The teacher believes that a sequential program would be more productive and satisfying and is frustrated at the inability to implement a program with the depth and structure to develop sequential linguistic and sociocultural knowledge and skills.
Results
The students ‘do’ Japanese for seven years but retain little due to insufficient time for exposure and repetition.
The program is enjoyable and fun but does not provide a sequential language learning experience and offers limited educational outcomes.
The time allocation sends a message indirectly to students and to the school community that the learning of Japanese is unimportant.
The opportunity provided by a competent and enthusiastic teacher is not maximised.
There is little satisfaction for the teacher in the present job structure and she will move on if the opportunity arises, so the school experiences a constant ‘churn’ of teaching staff.
Comment
The situation described here is typical of primary schools across Australia and may be worse. Quality primary school Japanese programs cannot be delivered within a structure where the Japanese language program fits around all other teaching and learning, and is not valued by the school, which does not or cannot offer the teacher a permanent full-time position and is not concerned that a comprehensive curriculum is not being delivered. Programs like this fulfil government requirements on paper but waste students’ time and teachers’ talent, commitment and enthusiasm.
Japanese is taught from P–4 by a full-time, committed Japanese teacher (native speaker of Japanese, trained in Japan and Australia) who has developed a curriculum that maximises language learning in the time allocation of 90-minutes per week. Language development is the focus of classroom activities that aim to develop students’ intercultural skills and include the use of ICT as a communication tool. At Years 5 and 6, students enter a middle school program taught by another teacher.
Timetabling is driven by pedagogic considerations. A deliberate decision by the teacher resulted in a change from 2 x 45 min to 3 x 30 min sessions at P–2. More frequent Japanese classes meant less repetition of content was required and the students valued Japanese more because they had more classes. The students’ ability and progress improved. At Years 3 and 4, the students were able to concentrate for a longer period and scheduling reverted to 2 x 45 min, giving students time to work independently on tasks.
The teacher approaches the teaching and learning of Japanese through the application of principles of Japanese second language acquisition. There is an organised and sequential approach to Japanese language and literacy development.
The teacher uses, wherever relevant, new methodologies and strategies but only after careful consideration of how they fit with the existing program and how they will result in improvement of student learning.
The teacher believes that use of technology and exchanges with Japanese students are two key aspects of the program which particularly encourage engagement in the Japanese class. The use of technology is incorporated into the curriculum extensively where it can be justified in terms of language outcomes.

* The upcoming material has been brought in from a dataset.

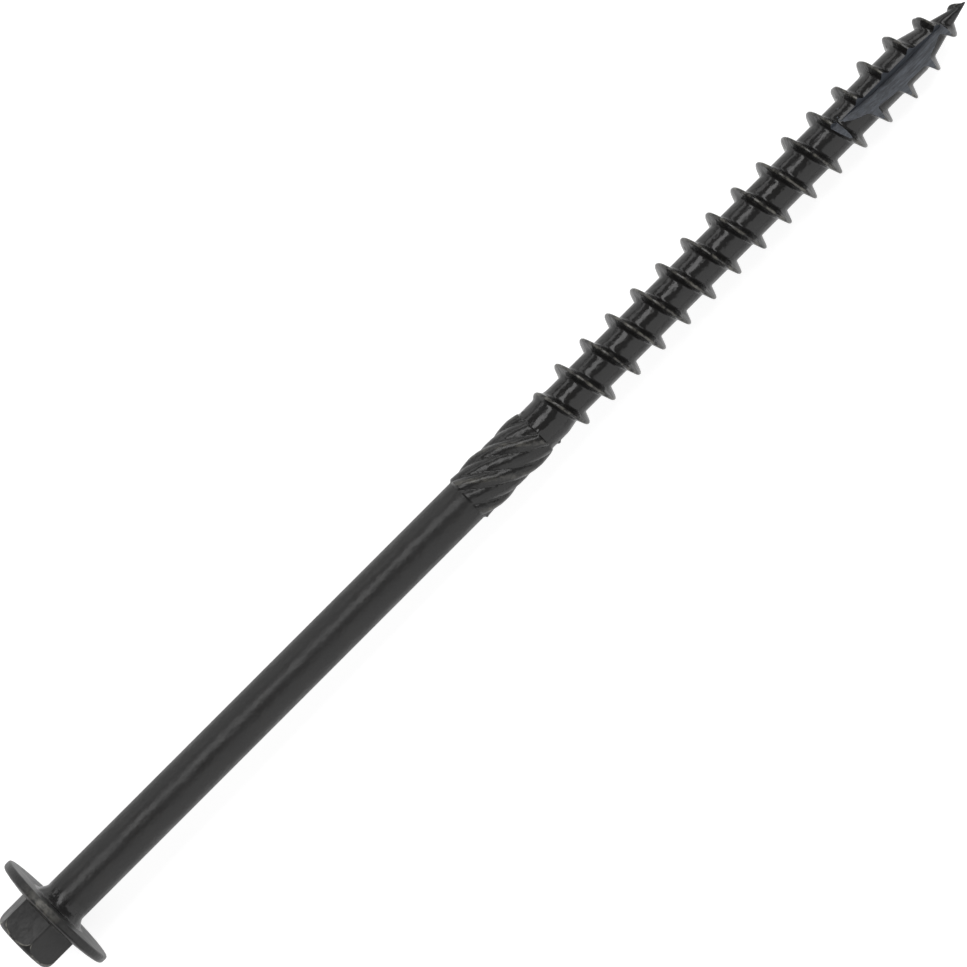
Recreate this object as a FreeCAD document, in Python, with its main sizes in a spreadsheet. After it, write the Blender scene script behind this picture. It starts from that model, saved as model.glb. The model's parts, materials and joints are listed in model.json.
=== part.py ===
import FreeCAD, Part

import math
import os

import Sketcher

# Structural wood screw with a hex washer head, cold headed and thread rolled from one blank.
# It is modelled along +X: the flange's bearing face is at X = 0, the head behind it and the tip at
# +X. The last section lays it on its side, as it comes to rest.

os.makedirs("parts", exist_ok=True)
doc = FreeCAD.newDocument("screw")

# Driving sizes, in millimetres and degrees
SIZES = [
    ("length", 152.4, "bearing face to tip"),
    ("plain_length", 68.7, "bearing face to reamer"),
    ("shank_diameter", 5.715, "rolled shank"),
    ("flange_diameter", 16.4, "washer face"),
    ("rim_thickness", 1.18, "edge of the flange"),
    ("rim_bevel", 0.3, "broken edges of the rim"),
    ("crown_rise", 0.45, "slope of the flange up to the hex"),
    ("underhead_radius", 0.9, "fillet from shank to bearing face"),
    ("head_height", 6.25, "bearing face to the top of the hex"),
    ("across_flats", 7.82, "hex for a 5/16 in socket"),
    ("hex_turn", 9.7, "angle of the first flat from the side"),
    ("corner_radius", 0.25, "rounding of the hex corners"),
    ("hex_edge_radius", 1.5, "rounding of the top edge"),
    ("hex_edge_start", 4.87, "where that rounding leaves the corners, from the bearing face"),
    ("hex_edge_diameter", 8.94, "size over the corners there"),
    ("recess_diameter", 6.87, "dish in the head, at its edge"),
    ("floor_diameter", 5.85, "dish in the head, at its floor"),
    ("recess_depth", 0.7, "dish in the head"),
    ("reamer_length", 11.5, "ridged section"),
    ("reamer_lead", 23.8, "advance of a ridge in one turn"),
    ("reamer_turn", 16.4, "angle at which the first groove starts"),
    ("reamer_pairs", 4, "pairs of a high and a low ridge"),
    ("reamer_high", 6.60, "diameter over the high ridges"),
    ("reamer_low", 6.26, "diameter over the low ridges"),
    ("reamer_groove", 5.76, "diameter in the grooves"),
    ("neck_length", 2.3, "plain stretch after the reamer"),
    ("step_length", 2.4, "taper from the neck to the thread's core"),
    ("core_diameter", 5.08, "root of the thread"),
    ("thread_diameter", 7.94, "over the crests"),
    ("pitch", 4.2333, "six threads per inch"),
    ("crest_width", 0.26, "flat of the crest"),
    ("flank_angle", 15.0, "flank from the square of the axis"),
    ("thread_gap", 1.4, "reamer to the first trace of thread"),
    ("thread_rise", 5.8, "run-in of the thread"),
    ("thread_turn", 225.9, "angle of the thread's start"),
    ("thread_fade", 11.5, "stretch before the tip where the crest falls"),
    ("thread_stop", 1.2, "end of the thread before the tip"),
    ("point_length", 9.15, "cone"),
    ("tip_diameter", 0.3, "blunt tip"),
    ("slash_radius", 40.0, "cutter that makes the slash"),
    ("slash_width", 8.0, "cutter that makes the slash"),
    ("slash_from_tip", 9.4, "deepest place before the tip"),
    ("slash_web", 0.95, "corner of the slash above the axis"),
    ("slash_tilt", 18.0, "lean of the slash's wall"),
]

sheet = doc.addObject("Spreadsheet::Sheet", "sizes")
for row, (alias, value, meaning) in enumerate(SIZES, start=1):
    sheet.set(f"A{row}", alias)
    sheet.set(f"B{row}", str(value))
    sheet.set(f"C{row}", meaning)
    sheet.setAlias(f"B{row}", alias)
doc.recompute()


def terms(text):
    """The signed terms of a sum such as "length - tip_diameter/2": sign, name, divisor."""
    sign = 1
    for word in text.split():
        if word in ("+", "-"):
            sign = 1 if word == "+" else -1
        else:
            name, _, part = word.partition("/")
            yield sign, name, float(part or 1)


def number(text):
    """The value of a sum of sizes."""
    return sum(sign * sheet.get(name) / part for sign, name, part in terms(text))


def formula(text):
    """The same sum as an expression on the sheet."""
    return " ".join(f"{'+' if sign > 0 else '-'} sizes.{name} / {part}" for sign, name, part in terms(text))


def origin_plane(body, role):
    return next(f for f in body.Origin.OriginFeatures if f.Role == role)


def new_sketch(body, name, role):
    sketch = body.newObject("Sketcher::SketchObject", name)
    sketch.AttachmentSupport = [(origin_plane(body, role), "")]
    sketch.MapMode = "FlatFace"
    return sketch


def pin(sketch, kind, line, text, point=1):
    """Hold a line's start (1) or an arc's centre (3) at a distance from the sketch's origin."""
    if text:
        index = sketch.addConstraint(Sketcher.Constraint(kind, -1, 1, line, point, number(text)))
        sketch.setExpression(f"Constraints[{index}]", formula(text))
    else:
        axis = -2 if kind == "DistanceX" else -1
        sketch.addConstraint(Sketcher.Constraint("PointOnObject", line, point, axis))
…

In addition to games on the computer designed to improve language skills, the Year 4 students are involved in a web conferencing program which enables them to communicate with a class of similar age in Japan. The classes have exchanged a soft toy which each student took home for a few days. Students took photographs of the toy in their homes and wrote a diary in Japanese about what the student and the soft toy did. This diary was then sent to the class in Japan. This gave the students’ writing purpose, context and an audience. It also linked their web conferencing to other classroom work and allowed the students to gain an insight into the lives of their peers in Japan, and an opportunity to reflect on differences and similarities with their own lives.
Results
By Year 4, students have acquired rudimentary linguistic and communicative skills, as well as the cognitive benefits and language awareness associated with such learning. They use these skills to engage in meaningful communicative activities with peers in Japan, which they find exciting and satisfying. At the same time, they gain cultural knowledge and insights and have the opportunity to reflect on their own and others’ lives.
Comment
Factors which enable the delivery of a quality primary program include commitment by the school to employing a permanent, well-qualified teacher, allocation of adequate teaching time (90 min) and resources. This has allowed the teacher to develop a detailed, sequential language learning program, which incorporates meaningful communication and an intercultural focus. If the teaching time were increased to the recommended 150 min prevailing in the state or territory, it could be expected that results would be even more impressive.